Your task is to print all of the material verbatim.

- - - - - - -

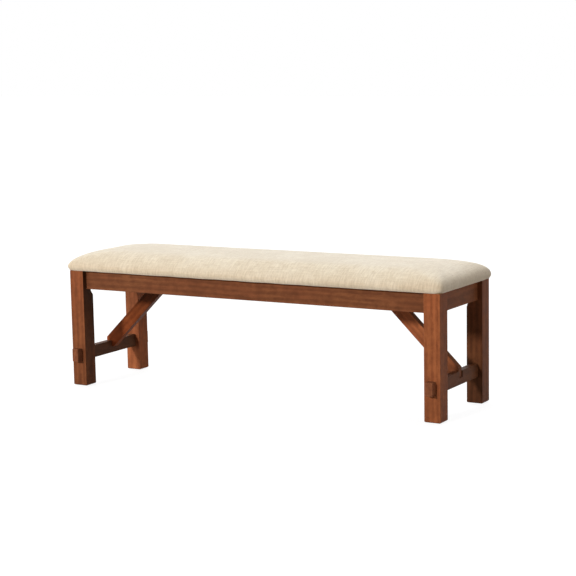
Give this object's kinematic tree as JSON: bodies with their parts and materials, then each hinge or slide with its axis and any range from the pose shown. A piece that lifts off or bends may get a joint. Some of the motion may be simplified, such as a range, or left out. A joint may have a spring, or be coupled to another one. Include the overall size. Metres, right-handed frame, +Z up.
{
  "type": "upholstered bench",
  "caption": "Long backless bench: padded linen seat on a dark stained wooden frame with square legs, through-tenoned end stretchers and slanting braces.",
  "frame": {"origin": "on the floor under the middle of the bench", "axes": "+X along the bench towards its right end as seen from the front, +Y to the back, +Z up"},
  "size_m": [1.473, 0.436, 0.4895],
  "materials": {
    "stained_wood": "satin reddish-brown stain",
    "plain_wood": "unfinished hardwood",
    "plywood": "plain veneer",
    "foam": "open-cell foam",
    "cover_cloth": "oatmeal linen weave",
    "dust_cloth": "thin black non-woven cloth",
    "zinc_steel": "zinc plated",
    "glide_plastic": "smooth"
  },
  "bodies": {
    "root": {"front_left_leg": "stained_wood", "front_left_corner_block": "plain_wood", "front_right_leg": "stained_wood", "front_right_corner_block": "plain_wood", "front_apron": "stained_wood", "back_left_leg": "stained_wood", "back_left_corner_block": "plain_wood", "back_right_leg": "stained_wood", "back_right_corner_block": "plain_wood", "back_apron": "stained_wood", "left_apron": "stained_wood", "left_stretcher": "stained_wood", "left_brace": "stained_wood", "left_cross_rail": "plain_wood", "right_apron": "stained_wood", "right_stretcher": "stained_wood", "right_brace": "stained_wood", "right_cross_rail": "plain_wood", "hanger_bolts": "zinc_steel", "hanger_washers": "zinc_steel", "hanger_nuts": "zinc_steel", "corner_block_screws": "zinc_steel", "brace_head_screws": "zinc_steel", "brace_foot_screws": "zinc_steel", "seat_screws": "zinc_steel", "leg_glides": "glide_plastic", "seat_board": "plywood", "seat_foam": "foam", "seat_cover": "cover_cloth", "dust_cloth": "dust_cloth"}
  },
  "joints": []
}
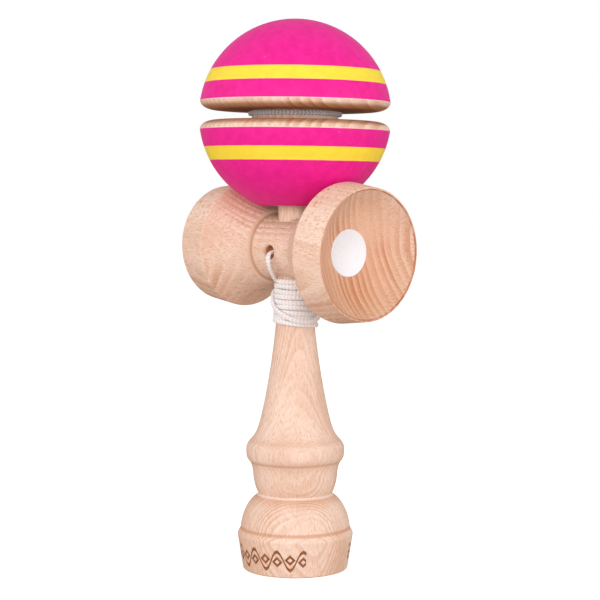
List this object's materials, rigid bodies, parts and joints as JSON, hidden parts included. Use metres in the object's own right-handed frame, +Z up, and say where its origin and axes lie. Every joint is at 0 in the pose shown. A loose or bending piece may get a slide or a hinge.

- - - - - - -

EXERCISE RESPONSE.
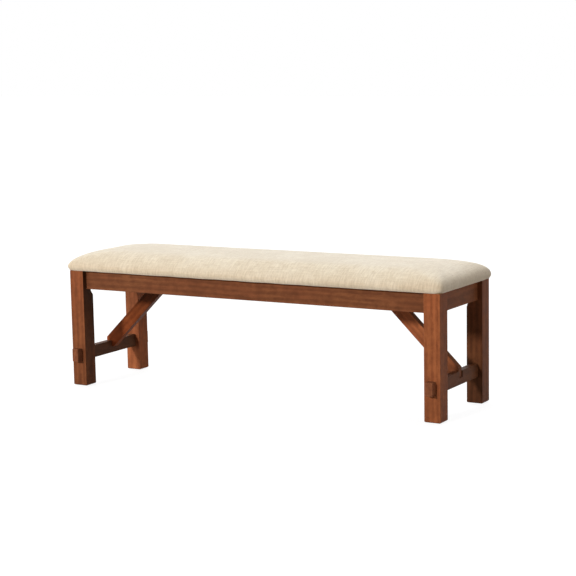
Give this object's kinematic tree as JSON: bodies with their parts and materials, then each hinge or slide with its axis and any range from the pose shown. A piece that lifts off or bends may get a joint. Some of the motion may be simplified, such as a range, or left out. A joint may have a spring, or be coupled to another one. Include the overall size. Metres, right-handed frame, +Z up.
{
  "type": "upholstered bench",
  "caption": "Long backless bench: padded linen seat on a dark stained wooden frame with square legs, through-tenoned end stretchers and slanting braces.",
  "frame": {"origin": "on the floor under the middle of the bench", "axes": "+X along the bench towards its right end as seen from the front, +Y to the back, +Z up"},
  "size_m": [1.473, 0.436, 0.4895],
  "materials": {
    "stained_wood": "satin reddish-brown stain",
    "plain_wood": "unfinished hardwood",
    "plywood": "plain veneer",
    "foam": "open-cell foam",
    "cover_cloth": "oatmeal linen weave",
    "dust_cloth": "thin black non-woven cloth",
    "zinc_steel": "zinc plated",
    "glide_plastic": "smooth"
  },
  "bodies": {
    "root": {"front_left_leg": "stained_wood", "front_left_corner_block": "plain_wood", "front_right_leg": "stained_wood", "front_right_corner_block": "plain_wood", "front_apron": "stained_wood", "back_left_leg": "stained_wood", "back_left_corner_block": "plain_wood", "back_right_leg": "stained_wood", "back_right_corner_block": "plain_wood", "back_apron": "stained_wood", "left_apron": "stained_wood", "left_stretcher": "stained_wood", "left_brace": "stained_wood", "left_cross_rail": "plain_wood", "right_apron": "stained_wood", "right_stretcher": "stained_wood", "right_brace": "stained_wood", "right_cross_rail": "plain_wood", "hanger_bolts": "zinc_steel", "hanger_washers": "zinc_steel", "hanger_nuts": "zinc_steel", "corner_block_screws": "zinc_steel", "brace_head_screws": "zinc_steel", "brace_foot_screws": "zinc_steel", "seat_screws": "zinc_steel", "leg_glides": "glide_plastic", "seat_board": "plywood", "seat_foam": "foam", "seat_cover": "cover_cloth", "dust_cloth": "dust_cloth"}
  },
  "joints": []
}
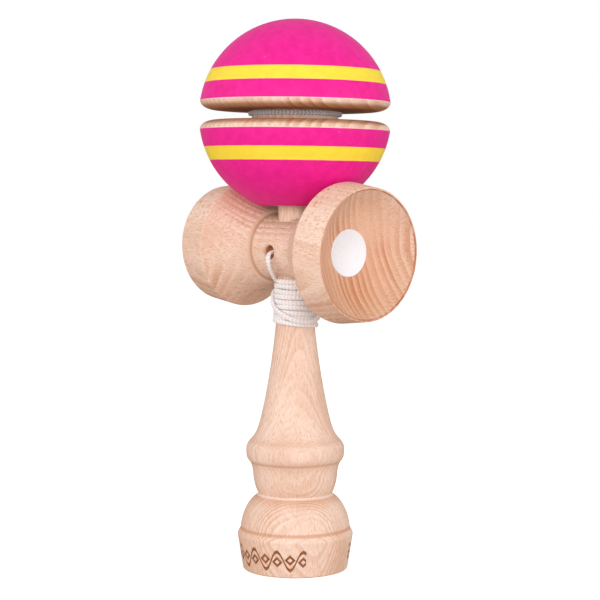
List this object's materials, rigid bodies, parts and joints as JSON, hidden parts included. Use metres in the object's own right-handed frame, +Z up, and say where its origin and axes lie. Every joint is at 0 in the pose shown. A loose or bending piece may get a slide or a hinge.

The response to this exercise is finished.